New York, May 11, 2026, 11:17 EDT

  • Nvidia shares rose to a fresh record Monday, reviving retail talk of another stock split.
  • The company has not announced a new split; its last was a 10-for-1 move in June 2024.
  • Investors are now looking to May 20 earnings, not split mechanics, for the next real catalyst.

Nvidia shares climbed to another record Monday, putting the stock-split question back in front of investors even though the chipmaker has not announced a new split. NVDA traded at $221.23 late Monday morning in New York, up 2.8%, after touching an intraday high of $222.10 and lifting the company’s market value to about $5.42 trillion.

That matters now because the stock has moved beyond the levels cited in recent split speculation, while Nvidia’s next scheduled market event is its first-quarter fiscal 2027 results on May 20. The company’s investor site lists that call for 2 p.m. Pacific time.

A stock split increases the number of shares and lowers the price per share, but it does not change a shareholder’s proportional ownership or the value of the company. Nvidia’s most recent official split was a 10-for-1 split announced in May 2024, when the company said the move was meant to make stock ownership more accessible to employees and investors.

The split became effective through a certificate amendment filed in Delaware on June 7, 2024, with split-adjusted trading expected to begin on June 10, a filing showed. Nvidia also increased its authorized common shares from 8 billion to 80 billion as part of that action.

The latest wave of chatter came after Watcher Guru reported Monday that no new Nvidia split was on the table and that the stock was trading near its prior highs. The article framed any next split as unlikely in the near term, given that Nvidia’s 2021 and 2024 splits followed much higher nominal share prices before the split took effect.

History gives investors a reason to ask the question.
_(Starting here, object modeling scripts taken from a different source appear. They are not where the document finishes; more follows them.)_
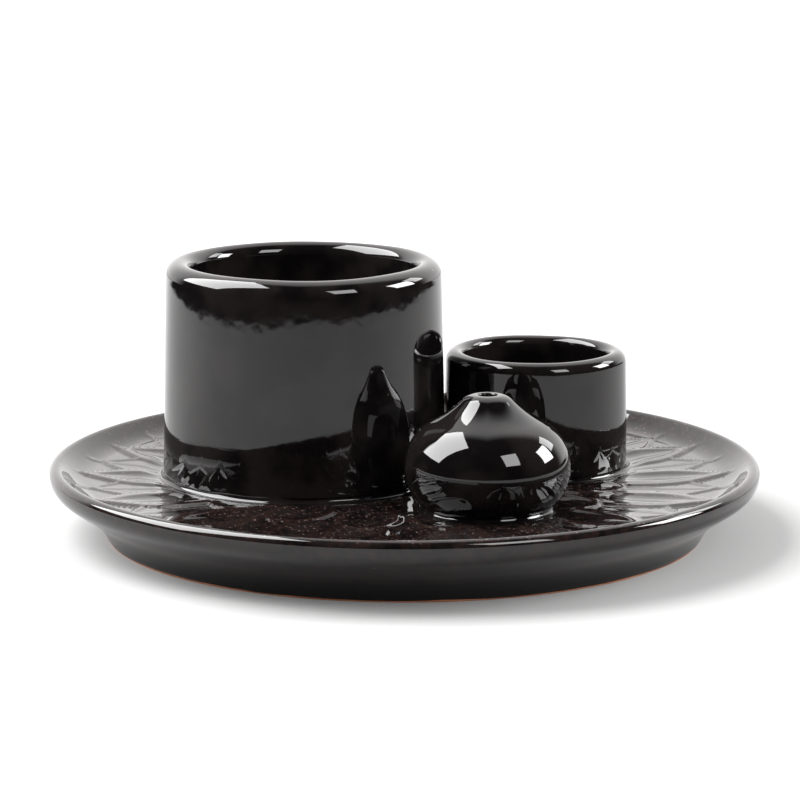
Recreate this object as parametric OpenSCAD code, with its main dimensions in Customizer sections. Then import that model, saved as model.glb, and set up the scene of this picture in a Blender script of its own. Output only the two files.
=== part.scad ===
// Glazed earthenware incense burner: a dish with a petal relief, carrying a large
// open cup, a small open cup and a drop-shaped holder for an incense stick.
// Millimetres. Origin at the centre of the foot, on the table. +Z up, front at -Y.

/* [Large cup] */
// Outside diameter at its base
large_cup_d = 80.4; // [60:0.2:100]
// Height from its base to the crest of its rim
large_cup_h = 60.8; // [40:0.2:90]
// Wall thickness at its base
large_cup_wall = 8.6; // [6:0.1:10]
// Thickness of its floor
large_cup_floor = 6; // [4:0.5:10]
// Rounding of the rim's outer edge
large_cup_rim_r = 4.2; // [1:0.1:5]
// Place of its axis from the plate's axis, to the right
large_cup_x = -28.8; // [-36:0.2:-20]
// Place of its axis from the plate's axis, to the back
large_cup_y = 11; // [0:0.5:20]

/* [Small cup] */
// Outside diameter at its base
small_cup_d = 53; // [40:0.5:70]
// Height from its base to the crest of its rim
small_cup_h = 33.4; // [20:0.2:60]
// Wall thickness at its base
small_cup_wall = 5.9; // [4.5:0.1:8]
// Thickness of its floor
small_cup_floor = 5; // [3:0.5:8]
// Rounding of the rim's outer edge
small_cup_rim_r = 3; // [1:0.1:4]
// Direction from the large cup's axis to the small cup's, turned from +X
small_cup_angle = 9; // [0:1:30]

/* [Cup walls] */
// Inward lean of both cups' outer walls toward the rim, in degrees
cup_draft = 1.1; // [0:0.1:2]

/* [Stick holder] */
// Largest diameter of the drop
holder_d = 45.4; // [36:0.2:60]
// Height from its base to its tip
holder_h = 31; // [26:0.2:45]
// Height of its largest diameter above its base
holder_belly_h = 11; // [8:0.2:12]
// Radius of the belly's outline
holder_belly_r = 14.4; // [12:0.2:16]
// Radius of the tip's outline
holder_tip_r = 4.7; // [3:0.1:5]
// Radius of the hollow neck between belly and tip
holder_neck_r = 30; // [20:1:40]
// Diameter of the hole for the stick
stick_hole_d = 5; // [3:0.1:6]
// Depth of the hole for the stick
stick_hole_depth = 22; // [12:0.5:24]

/* [Arrangement] */
// Gap between the two cups' bases
cup_gap = 0.6; // [0.5:0.1:10]
// Gap between the large cup and the stick holder
large_holder_gap = 6; // [1:0.1:15]
// Gap between the small cup and the stick holder
small_holder_gap = 9.4; // [1:0.1:20]
// Floor left free between the outermost slip bead and the rim's slope
free_w = 19.2; // [6:0.05:30]

/* [Slip joints] */
// Thickness of the slip under each vessel
slip_t = 0.8; // [0.4:0.1:2]
// Width and height of the bead around each vessel's base
bead_w = 1.8; // [1:0.1:3]

/* [Plate] */
// Height of the rim's crest above the table
plate_h = 20; // [17:0.5:30]
// Height of the dish's flat middle above the table
plate_floor_h = 13.5; // [11:0.5:15]
// Width of the slowly rising floor between the flat middle and the rim's slope
side_w = 47; // [30:0.5:60]
// Width of the rim's inner slope, from the middle of the crest to the floor's edge
rim_slope_w = 6; // [4:0.5:12]
// Fall of the rim's inner slope from the crest to the floor's edge
rim_slope_fall = 4.5; // [3:0.1:5]
// Rounding of the crest
crest_r = 2; // [1:0.1:3]
// Radius of the bulge in the outer wall under the crest
wall_bulge_r = 6.2; // [4:0.2:9]

/* [Foot] */
// Height of the foot ring
foot_h = 5.5; // [3:0.5:8]
// Width of the face that it stands on
foot_w = 8; // [4:0.5:14]
// Set-in of the foot's outer edge from the plate's edge
foot_inset = 15.8; // [10:0.2:25]
// Outward lean of the foot's outer wall over its height
foot_lean = 2.4; // [0:0.1:4]

/* [Petal relief] */
// Petals in each ring
petals = 16; // [10:1:20]
// Height of the raised petal outlines
relief_h = 1.2; // [0.6:0.1:1.6]
// Width of the raised petal outlines
outline_w = 1.5; // [1:0.1:2]
// Depth to which the outlines run on into the plate's own clay
relief_root = 1; // [0.5:0.1:3]

/* [Hidden] */
$fn = 96;
glaze_black = "#191414";
bare_clay = "#b5613c";

large_cup_r = large_cup_d / 2;
small_cup_r = small_cup_d / 2;
holder_r = holder_d / 2;
seat_z = plate_floor_h + slip_t;

// Centres of the vessels: a triangle whose sides are set by the radii and the gaps.
large_small = large_cup_r + small_cup_r + cup_gap;
large_holder = large_cup_r + holder_r + large_holder_gap;
small_holder = small_cup_r + holder_r + small_holder_gap;
holder_turn = acos((large_small ^ 2 + large_holder ^ 2 - small_holder ^ 2)
                   / (2 * large_small * large_holder));
large_cup_at = [large_cup_x, large_cup_y];
small_cup_at = large_cup_at + polar(large_small, small_cup_angle);
holder_at = large_cup_at + polar(large_holder, small_cup_angle - holder_turn);

// The holder's outline: a belly circle and a tip circle, joined by a hollow neck.
belly_c = [holder_r - holder_belly_r, holder_belly_h];
tip_c = [stick_hole_d / 2 + 0.9, holder_h - holder_tip_r];
neck_c = meeting(belly_c, holder_belly_r + holder_neck_r, tip_c, holder_tip_r + holder_neck_r);
belly_start = atan2(-belly_c.y, sqrt(holder_belly_r ^ 2 - belly_c.y ^ 2));
belly_end = direction(belly_c, neck_c);
tip_start = direction(tip_c, neck_c);
holder_base_r = belly_c.x + sqrt(holder_belly_r ^ 2 - belly_c.y ^ 2);

// The plate's radii, from the vessels outward.
floor_r = free_w + bead_w + max(norm(large_cup_at) + large_cup_r,
          norm(small_cup_at) + small_cup_r, norm(holder_at) + holder_r);
flat_r = floor_r - side_w;
floor_edge = [floor_r, plate_h - rim_slope_fall];
crest_c = [floor_r + rim_slope_w, plate_h - crest_r];
crest_end = direction(floor_edge, crest_c) + 90 + asin(crest_r / norm(crest_c - floor_edge));
plate_r = crest_c.x + crest_r;
foot_r = plate_r - foot_inset;
wall_foot = [foot_r + foot_lean, foot_h];
bulge_c = [plate_r - wall_bulge_r, plate_h - crest_r];
bulge_start = direction(wall_foot, bulge_c) - 90
            - asin(wall_bulge_r / norm(bulge_c - wall_foot));

// Rings of petals, each [inner radius, outer radius, half width, share of a pitch turned].
outer_ring = [floor_r - 42, floor_r + 1, 8.2, 0];
inner_ring = [floor_r - 66, floor_r - 30, 7.6, 0.5];

function polar(r, a) = [r * cos(a), r * sin(a)];
function direction(from, to) = atan2(to.y - from.y, to.x - from.x);
// Points along an arc.
function arc(c, r, from, to, n) = [for (i = [0 : n]) c + polar(r, from + (to - from) * i / n)];
// The point at distance ra from a and rb from b, on the right of the way from a to b.
function meeting(a, ra, b, rb) =
    let (d = norm(b - a), x = (d ^ 2 + ra ^ 2 - rb ^ 2) / (2 * d), y = sqrt(ra ^ 2 - x ^ 2),
         u = (b - a) / d)
    a + x * u + y * [u.y, -u.x];
// The floor's rising part as a parabola, from the flat middle outward, lifted by a height.
function side_points(lift) = [for (t = [0 : 1 / 4 : 1])
    [flat_r + side_w * t, plate_floor_h + lift + (floor_edge.y - plate_floor_h) * t ^ 2]];
function reversed(p) = [for (i = [len(p) - 1 : -1 : 0]) p[i]];

// The plate: everything above the foot ring, without its relief and its seats.
module dish() {
    rotate_extrude() polygon(concat(
        [[0, foot_h], wall_foot],
        arc(bulge_c, wall_bulge_r, bulge_start, 0, 6),
        arc(crest_c, crest_r, 15, crest_end, 7),
        reversed(side_points(0)),
        [[0, plate_floor_h]]));
}

// A layer that follows the dish's upper surface, from inside its clay to the relief's height.
module relief_layer() {
    rotate_extrude() polygon(concat(
        side_points(-relief_root), [floor_edge + [2, relief_h / 2]],
        reversed(side_points(relief_h)),
        [[0, plate_floor_h + relief_h], [0, plate_floor_h - relief_root]]));
}

// A pointed petal along +X, grown by the given amount on each side.
module petal(ring, grow) {
    half_l = (ring[1] - ring[0]) / 2;
    r = (half_l ^ 2 + ring[2] ^ 2) / (2 * ring[2]);
    intersection_for (side = [-1, 1])
        translate([ring[0] + half_l, side * (r - ring[2])]) circle(r + grow);
}

module ring_of_petals(ring, grow) {
    for (i = [0 : petals - 1]) rotate((i + ring[3]) * 360 / petals) petal(ring, grow);
}

module petal_outlines(ring) {
    difference() {
        ring_of_petals(ring, 0);
        ring_of_petals(ring, -outline_w);
    }
}

module relief() {
    intersection() {
        relief_layer();
        linear_extrude(plate_h + relief_h) union() {
            petal_outlines(inner_ring);
            petal_outlines(outer_ring);
        }
    }
}

// The flat seat that a vessel and its bead are pressed into.
module seat(at, r) {
    translate([at.x, at.y, plate_floor_h]) cylinder(h = plate_h, r = r + bead_w);
}

module plate() {
    color(glaze_black) difference() {
        union() {
            dish();
            relief();
        }
        seat(large_cup_at, large_cup_r);
        seat(small_cup_at, small_cup_r);
        seat(holder_at, holder_base_r);
    }
}

module foot_ring() {
    color(bare_clay) rotate_extrude() polygon([
        [foot_r - foot_w, 0], [foot_r, 0], wall_foot, [foot_r - foot_w, foot_h]]);
}

// An open cup standing on z = 0: the outer wall leans in to a rounded rim, and the inner
// wall is upright, with a rounded corner at the floor.
module cup(r, h, wall, base_t, rim_r) {
    rim_wall = wall - (h - rim_r) * tan(cup_draft);
    outer_r = min(rim_r, rim_wall - 0.5);
    inner_r = rim_wall - outer_r;
    rim_at = r - wall + inner_r;
    corner_r = wall / 2;
    color(glaze_black) rotate_extrude() polygon(concat(
        [[0, 0], [r, 0]],
        arc([rim_at, h - outer_r], outer_r, cup_draft, 90, 8),
        arc([rim_at, h - inner_r], inner_r, 90, 180, 8),
        arc([r - wall - corner_r, base_t + corner_r], corner_r, 0, -90, 5),
        [[0, base_t]]));
}

// Slip between a vessel and the dish floor, with a hollow bead around the vessel's base.
module slip(r) {
    bead_top = slip_t + bead_w;
    rotate_extrude() polygon(concat(
        [[0, 0], [r + bead_w, 0]],
        arc([r + bead_w, bead_top], bead_w, 252, 180, 5),
        [[r, slip_t], [0, slip_t]]));
}

module large_cup() {
    translate([large_cup_at.x, large_cup_at.y, seat_z])
        cup(large_cup_r, large_cup_h, large_cup_wall, large_cup_floor, large_cup_rim_r);
}

// The two cups stand so close that their beads run together, so each makes room for the other.
module large_cup_slip() {
    color(glaze_black) difference() {
        translate([large_cup_at.x, large_cup_at.y, plate_floor_h]) slip(large_cup_r);
        translate([small_cup_at.x, small_cup_at.y, seat_z]) cylinder(h = small_cup_h, r = small_cup_r);
    }
}

module small_cup() {
    translate([small_cup_at.x, small_cup_at.y, seat_z])
        cup(small_cup_r, small_cup_h, small_cup_wall, small_cup_floor, small_cup_rim_r);
}

module small_cup_slip() {
    color(glaze_black) difference() {
        translate([small_cup_at.x, small_cup_at.y, plate_floor_h]) slip(small_cup_r);
        seat(large_cup_at, large_cup_r);
    }
}

module stick_holder() {
    color(glaze_black) translate([holder_at.x, holder_at.y, seat_z]) difference() {
        rotate_extrude() polygon(concat(
            [[0, 0]],
            arc(belly_c, holder_belly_r, belly_start, belly_end, 14),
            arc(neck_c, holder_neck_r, belly_end + 180, tip_start + 180, 6),
            arc(tip_c, holder_tip_r, tip_start, 90, 5),
            [[0, holder_h]]));
        translate([0, 0, holder_h - stick_hole_depth]) cylinder(h = stick_hole_depth + 1, d = stick_hole_d);
    }
}

// The holder's belly widens above its base, so its bead follows the belly's outline.
module stick_holder_slip() {
    color(glaze_black) translate([holder_at.x, holder_at.y, plate_floor_h]) difference() {
        rotate_extrude() polygon(concat(
            [[0, 0], [holder_base_r + bead_w, 0]],
            arc([holder_base_r + 1.8 * bead_w, slip_t + bead_w], 1.6 * bead_w, 240, 180, 5),
            [[0, slip_t + bead_w]]));
        translate([0, 0, slip_t]) rotate_extrude() polygon(concat(
            [[0, 0]], arc(belly_c, holder_belly_r, belly_start, belly_end, 14), [[0, belly_c.y]]));
    }
}

plate();
foot_ring();
large_cup();
large_cup_slip();
small_cup();
small_cup_slip();
stick_holder();
stick_holder_slip();
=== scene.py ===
import math

import bpy
import numpy as np
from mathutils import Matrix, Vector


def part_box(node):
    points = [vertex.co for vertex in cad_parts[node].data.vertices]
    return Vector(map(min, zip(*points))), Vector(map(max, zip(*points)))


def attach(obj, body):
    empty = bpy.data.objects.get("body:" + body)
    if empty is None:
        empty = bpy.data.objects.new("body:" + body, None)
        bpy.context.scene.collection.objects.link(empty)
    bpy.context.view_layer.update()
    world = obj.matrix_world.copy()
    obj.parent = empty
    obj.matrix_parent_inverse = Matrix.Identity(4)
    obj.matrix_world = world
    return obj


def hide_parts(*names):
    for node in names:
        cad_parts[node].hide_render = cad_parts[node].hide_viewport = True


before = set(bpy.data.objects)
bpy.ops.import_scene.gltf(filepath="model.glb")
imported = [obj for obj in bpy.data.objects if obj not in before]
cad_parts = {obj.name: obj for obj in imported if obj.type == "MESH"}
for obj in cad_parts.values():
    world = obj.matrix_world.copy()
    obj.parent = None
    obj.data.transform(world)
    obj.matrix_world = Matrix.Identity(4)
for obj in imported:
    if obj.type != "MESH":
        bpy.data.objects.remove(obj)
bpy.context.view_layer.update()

# Camera: a long lens a little under a metre in front of the dish, looking down enough
# to see into the mouths of the cups. It stands level from side to side.
MM = 0.001
CAMERA_PLACE = (-1.3 * MM, -895 * MM, 213.3 * MM)
LOOKS_DOWN = 11.15

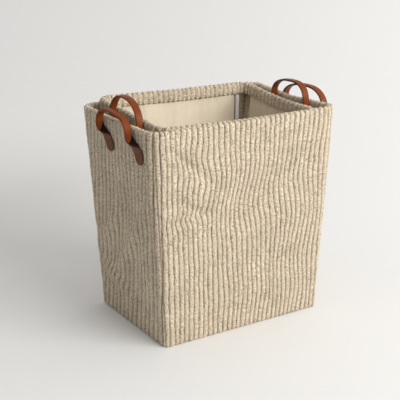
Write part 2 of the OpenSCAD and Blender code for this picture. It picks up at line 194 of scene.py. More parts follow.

Nvidia has split its stock six times since 2000, including a 4-for-1 split in 2021 and the 10-for-1 split in 2024; one pre-2000 share would now equal 480 shares, according to stock-split history data.

But the market’s near-term focus is earnings. Goldman Sachs analyst James Schneider wrote that Nvidia “has lagged peers” and trades at a “meaningful discount relative to history,” while keeping a Buy rating and $250 target ahead of results, according to Investing.com. Investing

The peer backdrop is not one-way. Barron’s reported Monday that Nvidia’s 2026 gain still trailed stronger rallies in Intel and AMD, helped by demand for central processing units used in AI inference — the running of AI models after they have been trained.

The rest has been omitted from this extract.